There are fascinating and observable differences in behavior between the different tribes, between individuals in the same tribe, and even contextual attitudes based on how much they have you outnumbered, what time of day it is, and how much you’ve changed the environment with the simple but functional base-building system. The feeling that I was sharing these woods with intelligent enemies with the capacity for rationality and complex decision-making sent actual shivers up my spine. It’s a fear above and beyond being chased by something that just wants to kill you as fast as possible. While honing my skills as a wilderness survivalist, spelunker, and axe warrior, I also felt like a little bit of an anthropologist – a novel and intriguing experience I’d never really come across in a game like this before.
Below the surface, things can get a bit more frustrating. A big one is that for some reason The Forest doesn’t have any gamma adjustment settings, and the dim default left many story-critical caves outright too dark to play through without darkening the room around me. Your only renewable light source is one of those little gas station lighters which barely lets you see as far out as your own outstretched hand, and that led to a lot of me getting lost. Using darkness to create tension can be great, but this is overdoing it.
When I wasn’t frustrated by the excessive gloom, I could definitely see what the designers were trying to do. The lighter, for instance, is set up to go out after random periods of time. Each time you click to attempt to re-ignite it, there’s something like a hidden coin flip to determine if it comes back on. This led to some wonderfully heart-pounding situations in which I was plunged into total darkness, knowing there were cannibals stalking me, and my lighter clicked five, six, seven, or maybe even eight times before the flame returned and allowed me to get my bearings. The cave cannibals seem scripted to flank, disorient, and spook you with their erratic movements rather than going straight for the kill, which is further proof that the team behind The Forest has a strong understanding of how to inspire horror.
The story you discover down in those depths is worth the trek.
The story you discover down in those depths is worth the trek. It’s a multi-layered and creepy slow burn, doled out through abandoned camcorder tapes, disturbing discoveries, and clues left behind by your son who was kidnapped just after the plane crash that stranded you. The mysteries go deep and take you to some very unexpected environments that excitingly contrast the arboreal overworld and natural cave systems. The relatively small size of the map compared to other survival games is also a boon, making it more likely you’ll find at least some of the story areas without having to dive into a wiki. Make no mistake, though – you will more likely than not need to rely at least partly on community info to reach the end.

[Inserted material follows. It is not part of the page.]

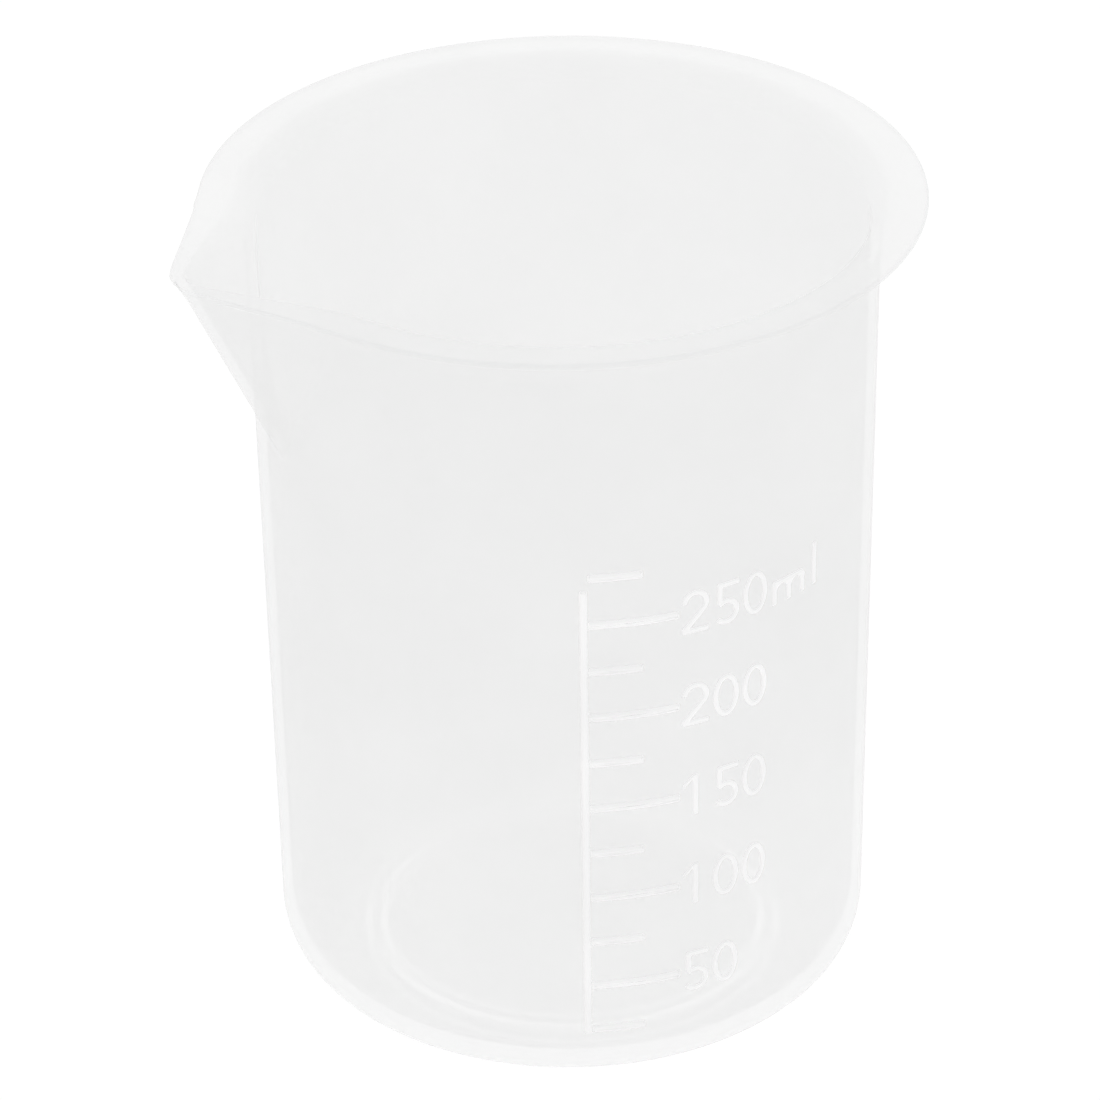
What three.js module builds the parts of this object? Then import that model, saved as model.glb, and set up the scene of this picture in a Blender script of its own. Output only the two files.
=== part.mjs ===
// A 250 ml low-form beaker, moulded in one piece from natural polypropylene.
// Millimetres, +Z up. The origin is on the vessel's axis, on the surface that the beaker stands on.
// Azimuths are in degrees, counted from -Y towards +X.
import * as THREE from 'three';

// Vessel
const height = 103;
const wallTopRadius = 37.25;       // outside, where the rim starts to flare
const wallBottomRadius = 36.1;     // outside, where the base bend ends
const wallThickness = 1.25;
const baseBendRadius = 7.4;        // outside
const floorThickness = 1.7;
const footWidth = 4.3;             // flat ring that the beaker stands on
const recessDepth = 0.8;           // underside inside the foot ring
const recessSlope = 0.5;           // draft on the recess's edge
const gateRadius = 1.5;            // moulding gate's stub, in the middle of the recess
const gateHeight = 0.4;

// Rim
const flareRadius = 4.9;           // under the rim
const lipOverhang = 0.6;           // flat stretch past the flare
const lipThickness = 0.8;
const rimInsideRadius = 3.35;      // rounding from the bore onto the rim's top

// Pouring spout
const spoutAzimuth = -45;
const spoutReach = 6.2;            // tip, past the rim
const spoutDrop = 26;              // rim to the foot of the spout's ridge
const spoutHalfWidth = 14;         // half the opening that it leaves in the wall, at the rim
const spoutBlend = 1.2;            // rounding between spout and wall
const spoutSector = 60;            // the whole spout lies within this angle of its middle
const flareFadePower = 0.65;       // how the rim's flare runs out towards the tip
const flareFadeMargin = 1.1;       // it starts this much wider than the spout's opening

// Scale: raised marks, numerals and unit, beside one upright stem
const scaleAzimuth = 21.65;        // middle of the stem
const relief = 0.35;               // how far the marks stand out
const markGap = 0.05;              // clearance between marks and wall
const stemWidth = 0.85;
const stemBelowTopMark = 1.6;
const stemBelowFirstMark = 0.6;
const markWidth = 1;
const markPitch = 6.29;            // 25 ml of the bore
const firstMarkHeight = 9.2;
const markCount = 11;
const millilitresPerMark = 25;
const shortMark = 6.4;
const longMark = 10.8;
const stemToMarkGap = 0.1;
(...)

On top of your food and water gauges, a sanity score tracks how far you’re willing to go to survive, up to and including going native and cannibalizing the cannibals. The final moments of the story tie up the question of how much of your humanity you’re willing to lose to survive with an interesting moral choice. However, I do wish sanity had more noticeable impact on how you play – other than unlocking the ability to build effigies out of body parts to mark your territory when it gets below a certain point, the difference between 100 percent sane and zero felt pretty negligible.
The inhabitants of the island become more persistent and aggressive as time goes on.
The eight-player peer-to-peer co-op mode offers a distinctly different and enjoyable way to play. Having friends takes the tension down several notches and makes some of the story stuff almost trivial, but also enables building imposing and expansive bases that would be prohibitively time-consuming alone. Since the inhabitants of the island become more persistent and aggressive as time goes on, especially if you plop a fortress in the middle of their hunting grounds, it becomes something of a horde mode that I had a really good time with.
Unfortunately, these peer-to-peer sessions are temporary, and as far as I can tell, the dedicated server option (which can allow more than eight players and a persistent world) is largely nonfunctional at the moment. The screen to join a dedicated server is missing a scrollbar, which is bizarre, and all of the servers I came across were password locked with zero players. It’s possible this is a feature that’s not yet fully implemented, but that begs the question of why it’s even available from the multiplayer menu in the public client.
Performance was also quite respectable across the board. A lot of open-world survival games tend to be resource hogs, but The Forest runs slick and smooth on my Core i7-4770K and GeForce GTX 1070 on max settings, no matter how much is going on at any given time. That’s impressive, given the sheer density of flora, ground cover, and other small details texturing the map. I encountered some minor intermittent bugs, such as the transition animations between areas of a cave that need to be loaded separately spitting me back out the way I came – but nothing that greatly hindered my ability to progress.